# Wanted: Vindicator side armour plates



## Kobrakai (Jul 25, 2008)

Hey guys.

This is a big longshot, but don't suppose anyone has these parts going spare have they? I just need the side plates (which include the door panels and the re-inforced bit that goes around the exhausts)

I will pay good money for the right parts, or trade bits too, I have quite a large selection of bits still.

Many thanks
Joe


----------



## Marneus Calgar (Dec 5, 2007)

Kobrakai said:


> Hey guys.
> 
> This is a big longshot, but don't suppose anyone has these parts going spare have they?
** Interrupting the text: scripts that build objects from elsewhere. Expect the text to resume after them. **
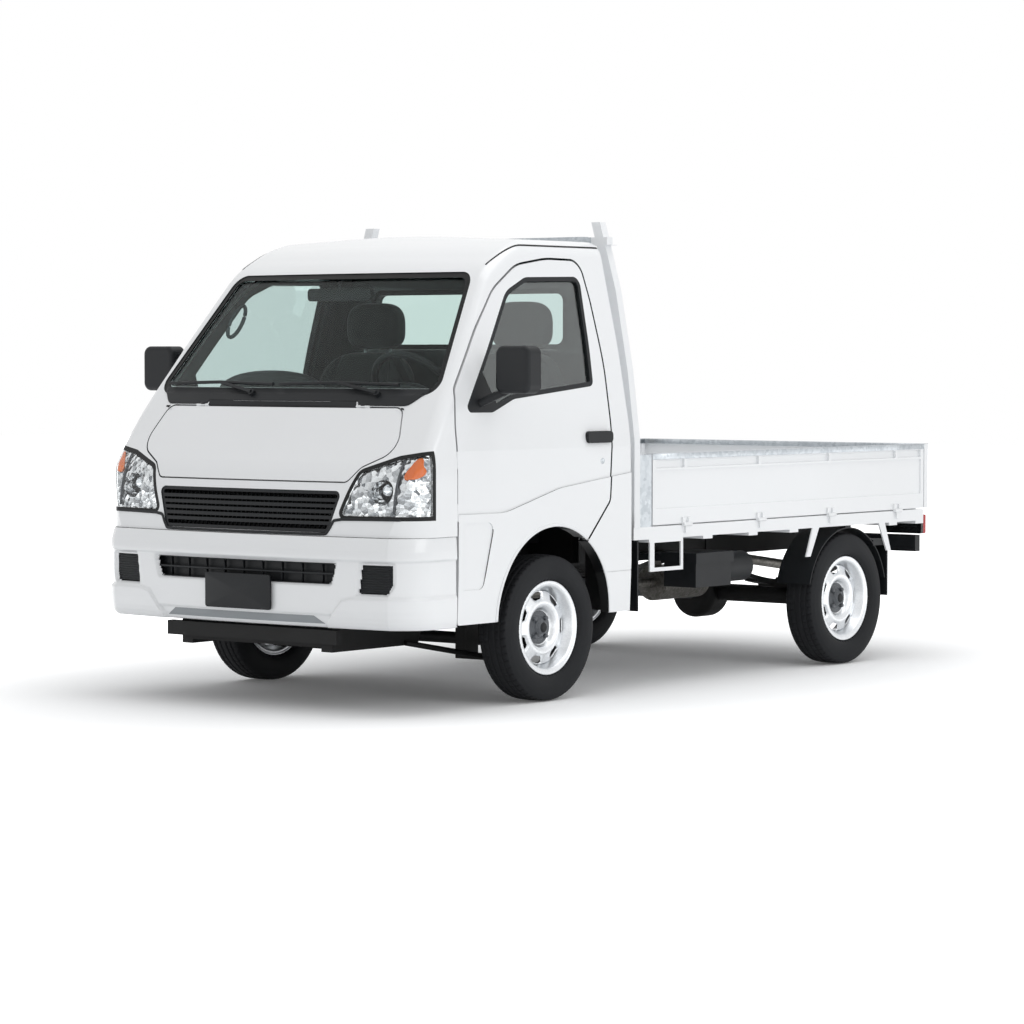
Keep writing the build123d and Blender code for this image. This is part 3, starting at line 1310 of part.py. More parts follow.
latch -= block(
    0, bed_half_width - latch_thickness, latch_front_y, latch_rear_y - latch_thickness, side_rail_high_z,
    gate_top_z)
headboard = block(
    -bed_floor_half_width, bed_floor_half_width, headboard_rear_y - headboard_thickness, headboard_rear_y,
    step_z,
    headboard_top_z)
guard = both_sides(post + latch) + top_rail + low_rail + headboard
guard += block(
    -bed_floor_half_width, bed_floor_half_width, guard_rear_y, headboard_rear_y,
    headboard_top_z - headboard_thickness, headboard_top_z)
write("guard_frame", guard)

# Black guards below the bed: rear mud guards with flaps, splash plates behind the front wheels, the under-run bar.
fender_ring = Circle(fender_radius + fender_thickness) - Circle(fender_radius)
fender_zone = Pos(0, fender_radius * fender_zone_share) * Rectangle(3 * fender_radius, fender_radius)
fender = side_prism(Pos(rear_axle_y, axle_z) * (fender_ring & fender_zone), fender_inner_x, fender_outer_x)
flap_y = rear_axle_y + fender_radius + flap_thickness * 2
fender += block(
    fender_inner_x, fender_outer_x, flap_y - flap_thickness, flap_y, flap_low_z,
    strut_foot_z + strut_plate_width)
fender += block(
    fender_inner_x, fender_outer_x, flap_y - flap_bracket, flap_y, strut_foot_z + strut_plate_width / 2,
    strut_foot_z + strut_plate_width)
fender += block(
    side_rail_inner_x, fender_outer_x, rear_axle_y - hanger_width / 2, rear_axle_y + hanger_width / 2,
    axle_z + fender_radius, side_rail_low_z)
splash = block(
    fender_inner_x, fender_outer_x, splash_front_y, splash_rear_y, cab_bottom_z, side_rail_low_z)
underrun = block(
    -side_rail_inner_x, side_rail_inner_x, rail_rear_y, underrun_rear_y, underrun_low_z, underrun_high_z)
write("underbody_guards", both_sides(fender + splash) + underrun)

# Tail lamps under the rear corners of the bed.
tail_lamp = block(
    tail_lamp_inner_x, tail_lamp_outer_x, rear_sill_rear_y, tail_lamp_rear_y, lamp_low_z, lamp_high_z)
tail_lamp = fillet(tail_lamp.edges().filter_by(Axis.Y), sheet * 2)
write("tail_lamps", both_sides(tail_lamp))
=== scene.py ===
import json
from math import pi, radians
import bmesh
import bpy
import numpy as np
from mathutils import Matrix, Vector


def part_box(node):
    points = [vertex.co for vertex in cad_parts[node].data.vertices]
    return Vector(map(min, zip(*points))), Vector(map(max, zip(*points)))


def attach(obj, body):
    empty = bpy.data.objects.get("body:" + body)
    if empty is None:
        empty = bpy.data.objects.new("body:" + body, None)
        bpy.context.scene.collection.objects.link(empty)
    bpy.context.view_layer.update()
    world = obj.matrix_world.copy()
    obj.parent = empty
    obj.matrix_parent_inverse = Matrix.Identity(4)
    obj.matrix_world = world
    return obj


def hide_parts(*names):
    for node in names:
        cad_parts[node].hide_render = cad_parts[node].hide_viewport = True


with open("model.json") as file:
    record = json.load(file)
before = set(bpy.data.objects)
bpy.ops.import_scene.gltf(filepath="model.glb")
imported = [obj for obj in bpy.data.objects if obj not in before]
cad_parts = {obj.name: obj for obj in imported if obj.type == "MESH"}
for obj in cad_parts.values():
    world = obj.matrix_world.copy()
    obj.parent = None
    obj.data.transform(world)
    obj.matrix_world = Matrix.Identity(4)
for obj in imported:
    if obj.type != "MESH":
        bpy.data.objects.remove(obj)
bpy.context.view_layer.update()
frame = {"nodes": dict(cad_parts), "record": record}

nodes = frame["nodes"]
slotOf = {part["node"]: part["material_slot"] for part in frame["record"]["subparts"]}
mm = 0.001
print("packed truck loaded,", len(nodes), "nodes")


def hexToLinear(code, alpha=1.0):
    # every sRGB channel is turned to linear light by the standard curve
    raw = np.array([int(code[i:i + 2], 16) for i in (1, 3, 5)]) / 255
    linear = np.where(raw <= 0.04045, raw / 12.92, ((raw + 0.055) / 1.055) ** 2.4)
    return (*linear.tolist(), alpha)


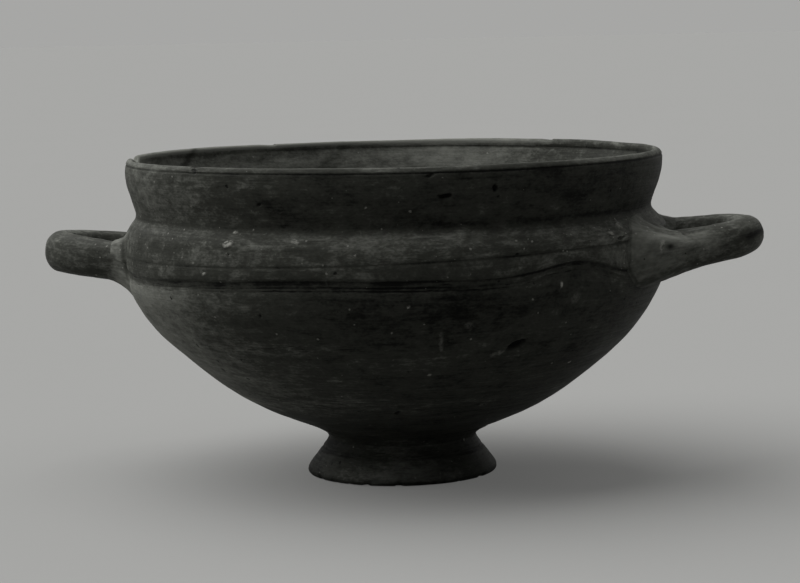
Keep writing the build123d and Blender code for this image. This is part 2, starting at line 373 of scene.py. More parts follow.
def lathe(name, points, steps, ring=False):
    """Lays a circle on half of a section and spins it round the axis."""
    bpy.ops.mesh.primitive_circle_add(vertices=len(points), radius=MM)
    piece = start_piece(name)
    write_points(piece, np.stack([0 * points[:, 0], -points[:, 0], points[:, 1]], 1))
    on_axis = points[:, 0] < 1e-6
    chosen = [bool(on_axis[edge.vertices[0]] and on_axis[edge.vertices[1]]) for edge in piece.data.edges]
    select_only(piece, "edges", chosen)
    if not ring:
        bpy.ops.mesh.delete(type="EDGE")
    bpy.ops.mesh.select_mode(type="VERT")
    bpy.ops.mesh.select_all(action="SELECT")
    bpy.ops.mesh.spin(steps=steps, angle=math.tau, center=(0, 0, 0), axis=(0, 0, 1))
    close_surface()
    return piece


def read(items, field):
    """A vector of every vertex or face."""
    values = np.empty(len(items) * 3, np.float32)
    items.foreach_get(field, values)
    return values.reshape(-1, 3).astype(float)


def read_points(piece):
    """Vertices of a piece, in millimetres."""
    return read(piece.data.vertices, "co") / MM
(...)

I just need the side plates (which include the door panels and the re-inforced bit that goes around the exhausts)
> 
> ...


I'll have a look, I'm pretty sure I have some.


----------



## Cypher871 (Aug 2, 2009)

Hi mate, I have two sets, PM sent.


----------



## Kobrakai (Jul 25, 2008)

Got the sets which were available, but looking for maybe one or two more sets.

Many thanks!


----------



## wazwar (Mar 6, 2011)

Hi first time i post so not sure how it works i have a hole vindicator


----------



## 5tonsledge (May 31, 2010)

well you can always try a bit site. ive seen people make there 6 rhino transports and 3 predators with vindicator side plates. it looks cool
he got his from a bit site.


----------



## bitsandkits (Mar 18, 2008)

http://www.bitsandkits.co.uk/extra-armour-kit-p-492.html
three sets at time of posting


----------